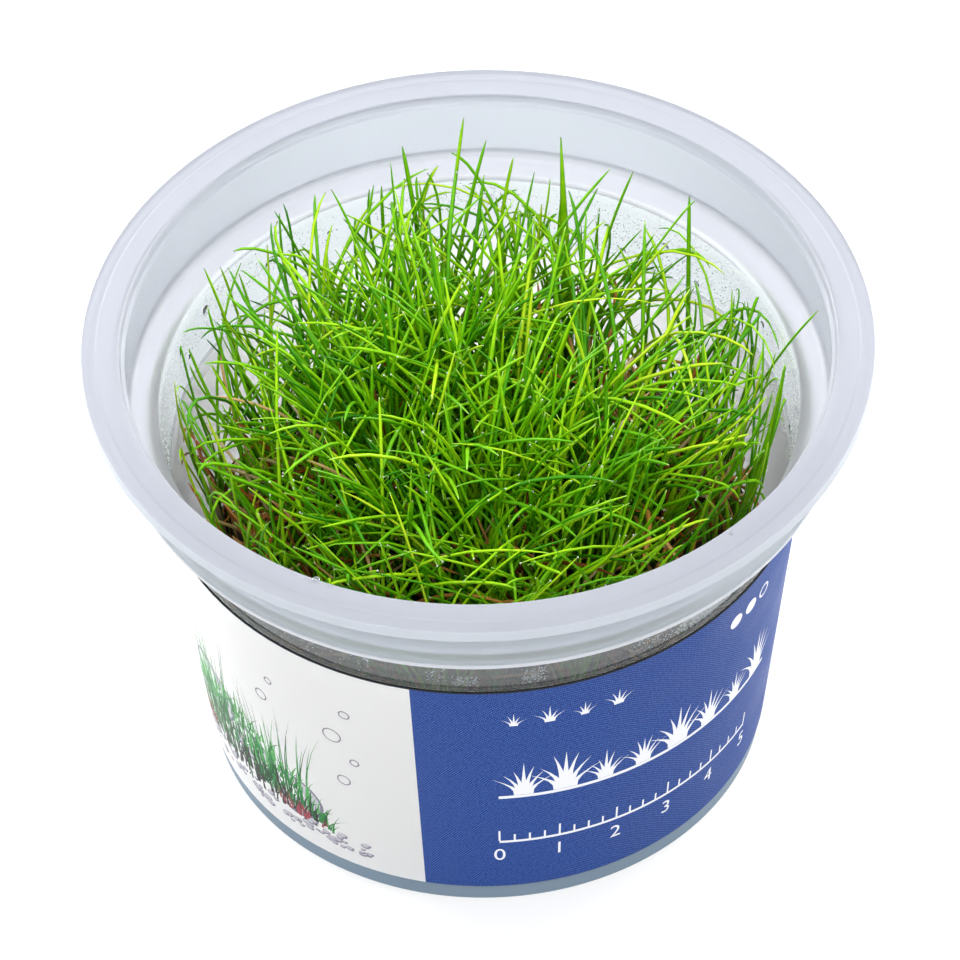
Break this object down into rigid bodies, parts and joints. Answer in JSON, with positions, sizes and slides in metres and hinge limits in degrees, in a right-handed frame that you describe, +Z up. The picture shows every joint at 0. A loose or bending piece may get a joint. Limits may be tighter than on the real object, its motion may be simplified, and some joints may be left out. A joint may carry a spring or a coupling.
{
  "type": "potted dwarf hairgrass in a tissue-culture cup",
  "caption": "Dense cushion of needle-leaved dwarf hairgrass on its root mat and nutrient gel, in an open translucent culture cup with a wraparound label.",
  "frame": {"origin": "centre of the ring that the cup stands on, at the supporting surface", "axes": "+Z up along the cup's axis; -Y is the printed front of the label; +X to the right seen from the front"},
  "size_m": [0.1, 0.1, 0.0694],
  "materials": {
    "cup_plastic": "translucent frosted, semi-clear on the body",
    "label_print": "printed film, satin",
    "gel": "clear, wet",
    "roots": "matte, fibrous",
    "leaf": "satin leaf"
  },
  "bodies": {
    "root": {"cup": "cup_plastic", "label": "label_print", "nutrient_gel": "gel", "root_mat": "roots", "tuft_01": "leaf", "tuft_02": "leaf", "tuft_03": "leaf", "tuft_04": "leaf", "tuft_05": "leaf", "tuft_06": "leaf", "tuft_07": "leaf", "tuft_08": "leaf", "tuft_09": "leaf", "tuft_10": "leaf", "tuft_11": "leaf", "tuft_12": "leaf", "tuft_13": "leaf", "tuft_14": "leaf", "tuft_15": "leaf", "tuft_16": "leaf", "tuft_17": "leaf", "tuft_18": "leaf", "tuft_19": "leaf", "tuft_20": "leaf", "tuft_21": "leaf", "tuft_22": "leaf", "tuft_23": "leaf", "tuft_24": "leaf", "tuft_25": "leaf", "tuft_26": "leaf", "tuft_27": "leaf", "tuft_28": "leaf", "tuft_29": "leaf", "tuft_30": "leaf", "tuft_31": "leaf", "tuft_32": "leaf", "tuft_33": "leaf", "tuft_34": "leaf", "tuft_35": "leaf", "tuft_36": "leaf", "tuft_37": "leaf", "tuft_38": "leaf", "tuft_39": "leaf", "tuft_40": "leaf", "tuft_41": "leaf", "tuft_42": "leaf", "tuft_43": "leaf", "tuft_44": "leaf", "tuft_45": "leaf", "tuft_46": "leaf", "tuft_47": "leaf", "tuft_48": "leaf", "tuft_49": "leaf", "tuft_50": "leaf", "tuft_51": "leaf", "tuft_52": "leaf"}
  },
  "joints": []
}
_ _ _
Each line above must be reproduced exactly as it stands.

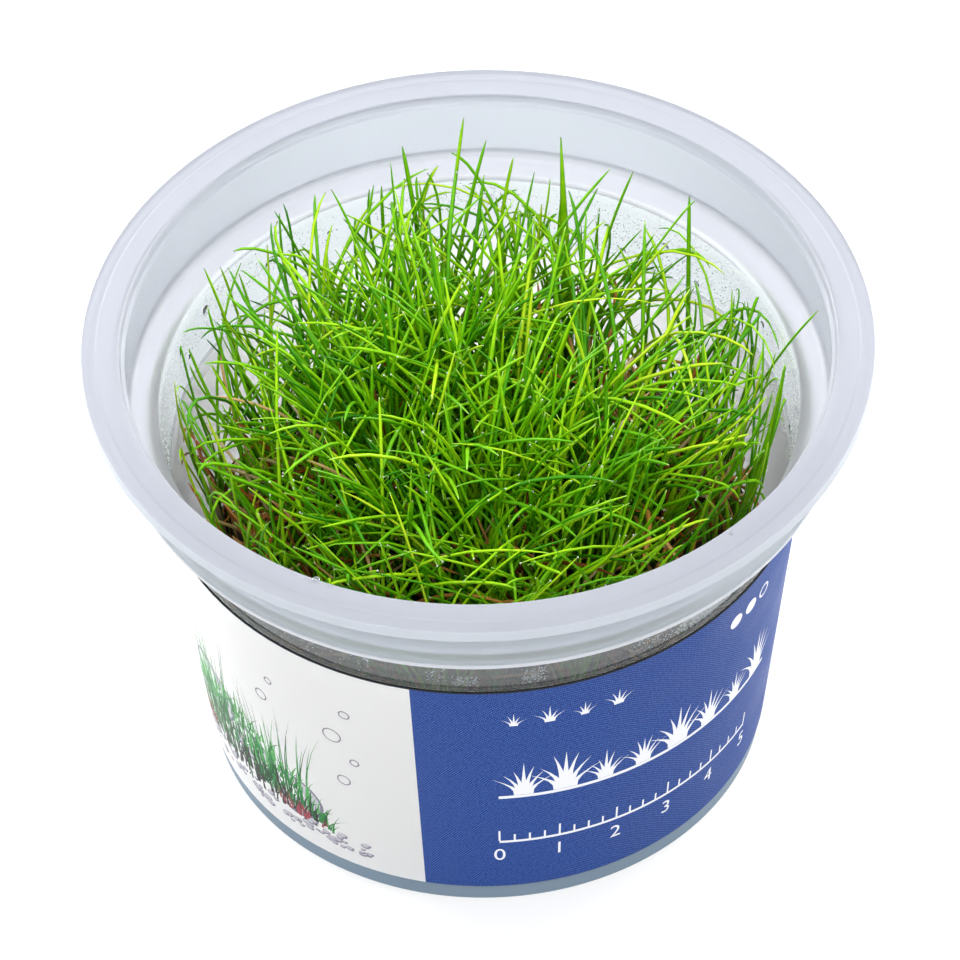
Break this object down into rigid bodies, parts and joints. Answer in JSON, with positions, sizes and slides in metres and hinge limits in degrees, in a right-handed frame that you describe, +Z up. The picture shows every joint at 0. A loose or bending piece may get a joint. Limits may be tighter than on the real object, its motion may be simplified, and some joints may be left out. A joint may carry a spring or a coupling.
{
  "type": "potted dwarf hairgrass in a tissue-culture cup",
  "caption": "Dense cushion of needle-leaved dwarf hairgrass on its root mat and nutrient gel, in an open translucent culture cup with a wraparound label.",
  "frame": {"origin": "centre of the ring that the cup stands on, at the supporting surface", "axes": "+Z up along the cup's axis; -Y is the printed front of the label; +X to the right seen from the front"},
  "size_m": [0.1, 0.1, 0.0694],
  "materials": {
    "cup_plastic": "translucent frosted, semi-clear on the body",
    "label_print": "printed film, satin",
    "gel": "clear, wet",
    "roots": "matte, fibrous",
    "leaf": "satin leaf"
  },
  "bodies": {
    "root": {"cup": "cup_plastic", "label": "label_print", "nutrient_gel": "gel", "root_mat": "roots", "tuft_01": "leaf", "tuft_02": "leaf", "tuft_03": "leaf", "tuft_04": "leaf", "tuft_05": "leaf", "tuft_06": "leaf", "tuft_07": "leaf", "tuft_08": "leaf", "tuft_09": "leaf", "tuft_10": "leaf", "tuft_11": "leaf", "tuft_12": "leaf", "tuft_13": "leaf", "tuft_14": "leaf", "tuft_15": "leaf", "tuft_16": "leaf", "tuft_17": "leaf", "tuft_18": "leaf", "tuft_19": "leaf", "tuft_20": "leaf", "tuft_21": "leaf", "tuft_22": "leaf", "tuft_23": "leaf", "tuft_24": "leaf", "tuft_25": "leaf", "tuft_26": "leaf", "tuft_27": "leaf", "tuft_28": "leaf", "tuft_29": "leaf", "tuft_30": "leaf", "tuft_31": "leaf", "tuft_32": "leaf", "tuft_33": "leaf", "tuft_34": "leaf", "tuft_35": "leaf", "tuft_36": "leaf", "tuft_37": "leaf", "tuft_38": "leaf", "tuft_39": "leaf", "tuft_40": "leaf", "tuft_41": "leaf", "tuft_42": "leaf", "tuft_43": "leaf", "tuft_44": "leaf", "tuft_45": "leaf", "tuft_46": "leaf", "tuft_47": "leaf", "tuft_48": "leaf", "tuft_49": "leaf", "tuft_50": "leaf", "tuft_51": "leaf", "tuft_52": "leaf"}
  },
  "joints": []
}